Did Kirkman’s Strategy Age Well?
With the continued growth of Netflix, Amazon, Apple TV, and other outlets, he was well ahead of the direct-to-TV release route.
But with Artificial Intelligence (AI) development moving faster than even the most optimistic supporters anticipated, to a certain extent, his work to focus the core of his business on comic-book creators seems like the work of a near-term futurist.
That same team could very well be in the position of using AI to write stories and create visuals and movies based on the team’s input in the coming years.
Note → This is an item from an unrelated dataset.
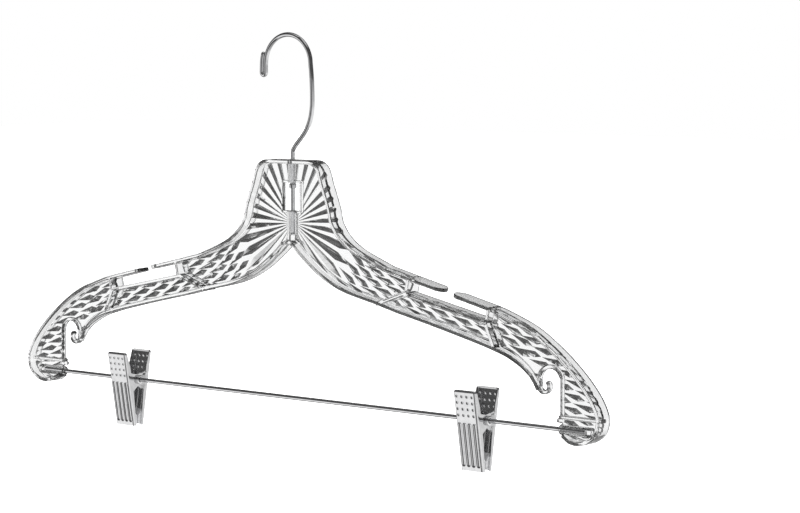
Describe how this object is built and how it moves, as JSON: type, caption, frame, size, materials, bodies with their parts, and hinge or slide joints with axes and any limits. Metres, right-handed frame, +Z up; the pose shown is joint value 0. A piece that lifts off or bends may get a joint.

Hollywood Business Relationship
Just as has already happened in the music industry, will traditional Hollywood even have a role in future movies? Distribution could go the route that music has already taken: the artist retains one of many distributors to handle the task for a low fee. And funding could come from the same crowd-fund method that Brandon Sanderson used for a recent fiction book or venture capital.
There’s been a lot of pushback on people who crowd-fund as well as many people with the Do It Yourself (DIY) ethos, but much of that sentiment is from people who have a financial or cultural bias toward doing things the way they’ve always been done.
Besides, there’s been a long tradition of music people who have been forced into adopting DIY to succeed. Joan Jett always comes to mind. After being rejected by everyone in the music industry, she created her own record label and launched a remarkable artistic career. And that was back in the 1980s.
From my perspective, the Jetts, Sandersons, and Kirkmans, are the future.